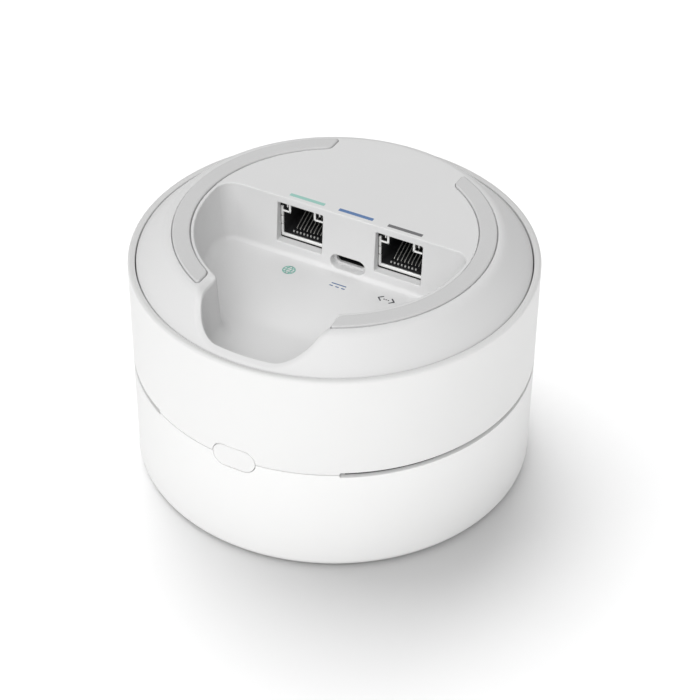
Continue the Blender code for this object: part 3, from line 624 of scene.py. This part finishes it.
JY0, JY1 = 7.60, 29.0
JB, JT = 52.35, 66.0
for jx, nm in zip(JACK_X, ("wan", "lan")):
    def part(tag, x0, x1, y0, y1, z0, z1, r=0.09, mat="steel"):
        return rounded_box(nm + tag, (jx + x0, y0, z0), (jx + x1, y1, z1), r, mat)

    # sheet metal can: three pressed strips on the left of the mouth, one folded lip below it, side walls and back
    bits = [part("_l%d" % k, -6.62, -5.98, JY0 - 0.25, JY0 + 0.35, z0, z1, 0.09, "tab") for k, (z0, z1) in
            enumerate(((55.75, 58.45), (58.7, 60.95), (61.2, 64.2)))]
    bits += [part("_m%d" % k, 5.98, 6.62, JY0 - 0.25, JY0 + 0.35, z0, z1, 0.09, "tab") for k, (z0, z1) in
             enumerate(((55.75, 58.45), (58.7, 60.95), (61.2, 64.2)))]
    bits.append(part("_lip", -6.62, 6.62, JY0 - 0.25, JY0 + 0.35, 54.86, 55.78, 0.2, "tab"))
    front = join(nm + "_jack_front", bits)
    bits = []
    bits.append(part("_low", -7.9, 7.9, JY0 + 0.5, JY1, JB, JB + 0.4))
    bits.append(part("_left", -7.9, -7.5, JY0 + 0.5, JY1, JB + 0.1, JT))
    bits.append(part("_right", 7.5, 7.9, JY0 + 0.5, JY1, JB + 0.1, JT))
    bits.append(part("_back", -7.9, 7.9, JY1 - 0.4, JY1, JB + 0.1, JT))
    bits.append(part("_roof", -7.9, 7.9, JY0 + 0.9, JY1, JT - 0.35, JT))
    can = join(nm + "_jack_can", bits)
    # bright sprung corners folded into the top of the mouth, each with a small strip set behind it
    tabs = []
    for k, sg in enumerate((-1, 1)):
        def side(x0, x1):
            return tuple(sorted((sg * x0, sg * x1)))
        for j, (xa, xb, ya, yb, za, zb) in enumerate((
                (3.40, 3.98, 6.80, 7.25, 63.05, 65.95), (3.40, 6.10, 6.80, 7.25, 63.02, 63.50))):
            x0, x1 = side(xa, xb)
            tabs.append(part("_t%d%d" % (k, j), x0, x1, ya, yb, za, zb, 0.12, "tab"))
        x0, x1 = side(4.55, 4.95)
        tabs.append(part("_d%d" % k, x0, x1, 7.5, 7.9, 64.1, 65.3, 0.14, "tab"))
    tab = join(nm + "_jack_tabs", tabs)
    ins = open_box(nm + "_jack_moulding", (jx - 7.3, JY0 + 0.42, JB + 0.9), (jx + 7.3, JY1 - 0.8, JT - 0.4),
                   (jx - 5.93, jx + 5.93, 55.75, JT - 0.75), JY0 + 14.5, "black")
    # the moulding's step beside the latch notch
    step = join(nm + "_jack_latch_step", [part("_s%d" % k, x0, x1, 8.1, 21.9, 64.1, 65.3, 0.1, "black")
                                          for k, (x0, x1) in enumerate(((-5.9, -3.1), (3.1, 5.9)))])
    wires, tips = [], []
    for i in range(8):
        cx = jx + (i - 3.5) * 1.02
        low = 0.0 if i % 2 else 0.12
        path = [(cx, 10.3 + low, 56.05), (cx, 10.6 + low, 56.35), (cx, 11.6, 56.78), (cx, 13.4, 57.62), (cx, 15.6, 58.64),
                (cx, 18.0, 59.75), (cx, 20.4, 60.7), (cx, 22.0, 60.9)]
        wires.append(tube(nm + "_w%d" % i, path, 0.12, "contact", seg=8))
        tips.append(rounded_box(nm + "_p%d" % i, (cx - 0.20, 8.62, 55.9), (cx + 0.20, 9.0, 56.42), 0.07, "tip"))
    wire = join(nm + "_jack_wires", wires)
    tip = join(nm + "_jack_tips", tips)
    ribs = [rounded_box(nm + "_r%d" % i, (jx + (i - 4) * 1.02 - 0.14, 9.6, 55.7), (jx + (i - 4) * 1.02 + 0.14, 21.9, 56.3), 0.06, "black")
            for i in range(9)]
    rib = join(nm + "_jack_ribs", ribs)
    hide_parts(nm + "_jack_shell")
    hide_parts(nm + "_jack_insert")
    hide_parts(nm + "_jack_contacts")


# ---- usb-c receptacle --------------------------------------------------------------------------------------------------
def sd_usb(x, y, z):
    ax = np.maximum(np.abs(x - USB_X) - (8.94 - 3.16) / 2, 0.0)
    d = np.hypot(ax, z - USB_Z)
    out = rint(d - 1.58, np.abs(y - 11.3) - 3.7, 0.06)
    inn = np.maximum(d - 1.40, np.abs(y - 10.4) - 4.2)
    return rcut(out, inn, 0.06)


def sd_collar(x, y, z):
    """The moulded floor of the power socket's recess, closed round the can."""
    ax = np.maximum(np.abs(x - USB_X) - (8.94 - 3.16) / 2, 0.0)
    d = np.hypot(ax, z - USB_Z)
    body = rint(d - 2.6, np.abs(y - 7.35) - 0.45, 0.05)
    return rcut(body, d - 1.33, 0.05)


ush = surface("usb_c_can", sd_usb, (USB_X - 4.9, 6.7, USB_Z - 1.9), (USB_X + 4.9, 15.3, USB_Z + 1.9), 0.12, "black")
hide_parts("usb_c_shell")
collar = surface("usb_c_collar", sd_collar, (USB_X - 6.0, 6.7, USB_Z - 3.0), (USB_X + 6.0, 8.2, USB_Z + 3.0), 0.15, "grey")
tng = rounded_box("usb_c_tongue_blade", (USB_X - 3.35, 8.6, USB_Z - 0.35), (USB_X + 3.35, 14.3, USB_Z + 0.35), 0.16, "black")
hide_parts("usb_c_tongue")
pads = join("usb_c_pads", [rounded_box("up%d_%d" % (i, s), (USB_X - 2.75 + i * 0.5 - 0.13, 8.9, USB_Z + s * 0.35 - 0.04),
                                       (USB_X - 2.75 + i * 0.5 + 0.13, 12.6, USB_Z + s * 0.35 + 0.04), 0.02, "gold")
                           for i in range(12) for s in (-1, 1)])


# ---- printed marks ------------------------------------------------------------------------------------------------------------
def print_poly(name, outline, z, mat, t=0.035):
    n = len(outline)
    v = [(x, y, z - 0.06) for x, y in outline] + [(x, y, z + t) for x, y in outline]
    f = [tuple(range(n))[::-1], tuple(range(n, 2 * n))] + [(i, (i + 1) % n, n + (i + 1) % n, n + i) for i in range(n)]
    return face_out(mesh_obj(name, v, f, mat, smooth=False))


def capsule(x0, y0, x1, y1, w, n=8):
    a = math.atan2(y1 - y0, x1 - x0)
    p = [(x1 + w / 2 * math.cos(a + t), y1 + w / 2 * math.sin(a + t)) for t in np.linspace(-math.pi / 2, math.pi / 2, n)]
    p += [(x0 + w / 2 * math.cos(a + t), y0 + w / 2 * math.sin(a + t)) for t in np.linspace(math.pi / 2, 3 * math.pi / 2, n)]
    return p


def ring_print(name, cx, cy, rx, ry, w, mat, z, n=40):
    v, f = [], []
    for k, (dz, s) in enumerate(((-0.06, 1), (0.035, 1), (0.035, -1), (-0.06, -1))):
        for i in range(n):
            t = 2 * math.pi * i / n
            v.append((cx + (rx + s * w / 2) * math.cos(t), cy + (ry + s * w / 2) * math.sin(t), z + dz))
    f = grid_faces(4, n, wrap_cols=True, wrap_rows=True)
    return face_out(mesh_obj(name, v, f, mat, smooth=False))


for nm, x0, x1, by, mat in (("teal_bar", -17.35, -7.15, 7.85, "teal"), ("blue_bar", -2.95, 6.95, 7.85, "blue"), ("grey_bar", 11.35, 21.15, 7.60, "ink")):
    w = 1.12
    bar = print_poly(nm, [(x0, by - w / 2), (x1, by - w / 2), (x1, by + w / 2), (x0, by + w / 2)], FACE_Z, mat)

FZ = BAY_FLOOR
gx, gy = -12.95, -1.1
marks = [ring_print("g0", gx, gy, 1.62, 1.62, 0.30, "mark_teal", FZ), ring_print("g1", gx, gy, 0.72, 1.62, 0.26, "mark_teal", FZ)]
marks += [print_poly("g2", capsule(gx - 1.6, gy, gx + 1.6, gy, 0.26), FZ, "mark_teal"),
          print_poly("g3", capsule(gx - 1.4, gy + 0.82, gx + 1.4, gy + 0.82, 0.24), FZ, "mark_teal"),
          print_poly("g4", capsule(gx - 1.4, gy - 0.82, gx + 1.4, gy - 0.82, 0.24), FZ, "mark_teal")]
globe = join("globe_mark", marks)
dx, dy = 1.62, -1.15
marks = [print_poly("d0", capsule(dx - 2.0, dy + 0.56, dx + 2.0, dy + 0.56, 0.34, 4), FZ, "mark_blue")]
for k in (-1, 0, 1):
    marks.append(print_poly("d%d" % (k + 2), capsule(dx + k * 1.72 - 0.38, dy - 0.55, dx + k * 1.72 + 0.38, dy - 0.55, 0.34, 4), FZ, "mark_blue"))
dc = join("direct_current_mark", marks)
ex, ey = 15.3, -0.45
marks = []
for s in (-1, 1):
    marks.append(print_poly("e%da" % s, capsule(ex + s * 2.25, ey, ex + s * 1.25, ey + 0.95, 0.36), FZ, "mark_ink"))
    marks.append(print_poly("e%db" % s, capsule(ex + s * 2.25, ey, ex + s * 1.25, ey - 0.95, 0.36), FZ, "mark_ink"))
for k in (-1, 0, 1):
    marks.append(ring_print("e_dot%d" % k, ex + k * 0.62, ey, 0.11, 0.11, 0.2, "mark_ink", FZ, 12))
lan = join("link_mark", marks)

# ---- the pieces that stay as the frame made them ---------------------------------------------------------------------------------
INNER = {
    "steel": ("base_screw_", "board_screw_", "light_board_screw_", "radio_shield_"),
    "pcb": ("main_board", "light_board", "button_board"),
    "chip": ("soc_chip", "memory_chip", "storage_chip", "power_inductor", "network_transformer", "switch_body"),
    "cast": ("heat_sink",),
    "pad": ("thermal_pad",),
    "led": ("status_led_",),
    "wire": ("wifi_cable_", "bluetooth_cable"),
    "gold": ("wifi_antenna_", "bluetooth_antenna", "antenna_plug_"),
    "carrier": ("antenna_carrier", "switch_plunger"),
}
for name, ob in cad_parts.items():
    best, size = None, 0
    for key, starts in INNER.items():
        for s in starts:
            if name.startswith(s) and len(s) > size:
                best, size = key, len(s)
    if best:
        for s in ob.material_slots:
            s.material = M[best]

# ---- floor, light, camera ----------------------------------------------------------------------------------------------------------
def stage_floor():
    nx = 48
    s = 3000.0
    pts = np.linspace(-s, s, nx)
    verts = [(x, y, -0.02) for y in pts for x in pts]
    me = bpy.data.meshes.new("studio_floor")
    me.from_pydata([tuple(c * MM for c in v) for v in verts], [], grid_faces(nx, nx))
    m = bpy.data.materials.new("studio_paper")
    m.use_nodes = True
    b = m.node_tree.nodes["Principled BSDF"]
    b.inputs["Base Color"].default_value = (0.93, 0.93, 0.93, 1)
    b.inputs["Roughness"].default_value = 0.9
    b.inputs["Specular IOR Level"].default_value = 0.0
    me.materials.append(m)
    ob = bpy.data.objects.new("studio_floor", me)
    scene.collection.objects.link(ob)


stage_floor()
world = bpy.data.worlds.new("studio")
world.use_nodes = True
world.node_tree.nodes["Background"].inputs["Color"].default_value = (1, 1, 1, 1)
world.node_tree.nodes["Background"].inputs["Strength"].default_value = 0.3375
scene.world = world


# broad soft lights: (elevation, azimuth from the camera, strength); one set for the object, one for the paper under it
CARD = 0.0011
OBJECT_LIGHTS = ((38, -45, 1.050), (38, 0, 0.620), (62, -30, 0.420), (62, 30, 0.400), (38, 180, 0.220), (62, -150, 0.160),
                 (62, -90, 0.120))
SLEEVE_LIGHTS = ((38, -45, 0.677), (38, 0, 0.532), (14, 0, 0.189), (14, -45, 0.180), (14, 45, 0.149), (62, -150, 0.220), (62, 150, 0.220))
CROWN_LIGHTS = ((38, 0, 0.758), (38, -45, 0.661), (14, 0, 0.378), (14, 45, 0.160), (14, -45, 0.067))
PAPER_LIGHTS = ((62, -150, 1.680), (38, 180, 0.722), (38, -90, 0.505), (62, 150, 0.352), (38, -135, 0.142))
paper = bpy.data.objects["studio_floor"]


shells = [crown, sleeve, cap, flange]


def receivers(name, objects, state):
    c = bpy.data.collections.new(name)
    for o in objects:
        c.objects.link(o)
    for co in c.collection_objects:
        co.light_linking.link_state = state
    return c


only_paper = receivers("lit_paper", [paper], "INCLUDE")
only_sleeve = receivers("lit_sleeve", [sleeve, cap, flange], "INCLUDE")
only_crown = receivers("lit_crown", [crown], "INCLUDE")
the_rest = receivers("lit_rest", [paper] + shells, "EXCLUDE")
for kind, rows, coll in (("object", OBJECT_LIGHTS, the_rest), ("sleeve", SLEEVE_LIGHTS, only_sleeve), ("crown", CROWN_LIGHTS, only_crown),
                         ("paper", PAPER_LIGHTS, only_paper)):
    for k, (el, off, power) in enumerate(rows):
        d = bpy.data.lights.new("soft_%s_%d" % (kind, k), "SUN")
        d.energy = power
        d.angle = math.radians(42)
        az, e = math.radians(-62.0 + off), math.radians(el)
        ob = bpy.data.objects.new(d.name, d)
        ob.location = (math.cos(az) * math.cos(e), math.sin(az) * math.cos(e), math.sin(e))
        ob.rotation_euler = (-Vector(ob.location)).to_track_quat("-Z", "Y").to_euler()
        scene.collection.objects.link(ob)
        ob.light_linking.receiver_collection = coll

# a small reflector card held in the bay, which lifts the wall with the sockets
card = bpy.data.lights.new("bay_card", "AREA")
card.shape = "RECTANGLE"
card.size, card.size_y = 0.028, 0.007
card.energy = CARD
card_ob = bpy.data.objects.new("bay_card", card)
card_ob.location = (0.001, -0.029, 0.0635)
card_ob.rotation_euler = Vector((0, 1, 0.22)).to_track_quat("-Z", "Y").to_euler()
card_ob.visible_camera = False
card_ob.visible_glossy = False
feet = [bpy.data.objects["foot_right_pad"], bpy.data.objects["foot_left_pad"]]
card_ob.light_linking.receiver_collection = receivers("lit_card", [paper] + shells + feet, "EXCLUDE")
scene.collection.objects.link(card_ob)

cam_d = bpy.data.cameras.new("camera")
cam_d.sensor_width = 36.0
cam_d.lens = 109.923
cam_d.clip_start = 0.01
cam = bpy.data.objects.new("camera", cam_d)
fw = Vector((-0.3615, 0.69443, -0.62217)).normalized()
up = Vector((-0.29744, 0.54654, 0.78283))
rt = fw.cross(up).normalized()
up = rt.cross(fw)
mat = Matrix((rt, up, -fw)).transposed().to_4x4()
mat.translation = Vector((0.209358, -0.393054, 0.382576))
cam.matrix_world = mat
scene.collection.objects.link(cam)
scene.camera = cam
scene.view_settings.view_transform = "Standard"
scene.view_settings.look = "None"
scene.view_settings.exposure = 0.0
scene.view_settings.gamma = 1.0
* * *
:: Task brief ::
Beginning at the first line above, repeat exactly until the line containing "return rounded_box(nm +", which is included.

:: Solution to this task ::
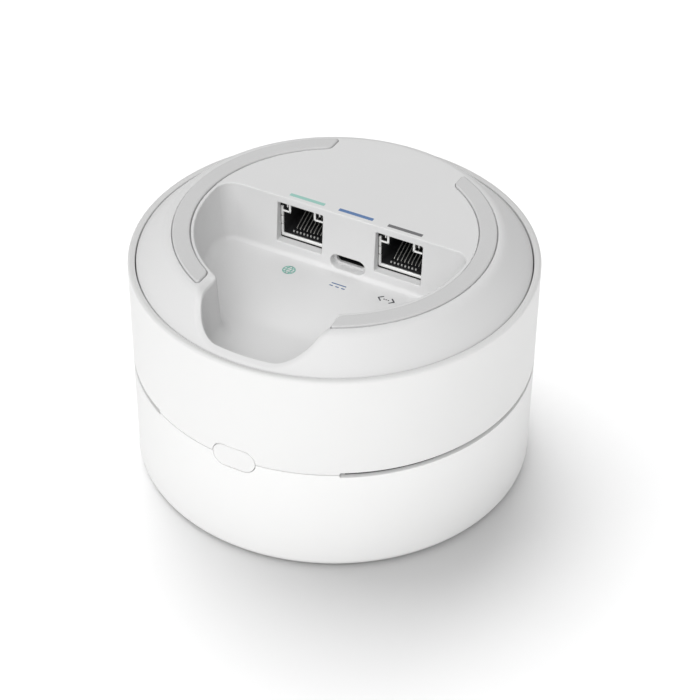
Continue the Blender code for this object: part 3, from line 624 of scene.py. This part finishes it.
JY0, JY1 = 7.60, 29.0
JB, JT = 52.35, 66.0
for jx, nm in zip(JACK_X, ("wan", "lan")):
    def part(tag, x0, x1, y0, y1, z0, z1, r=0.09, mat="steel"):
        return rounded_box(nm + tag, (jx + x0, y0, z0), (jx + x1, y1, z1), r, mat)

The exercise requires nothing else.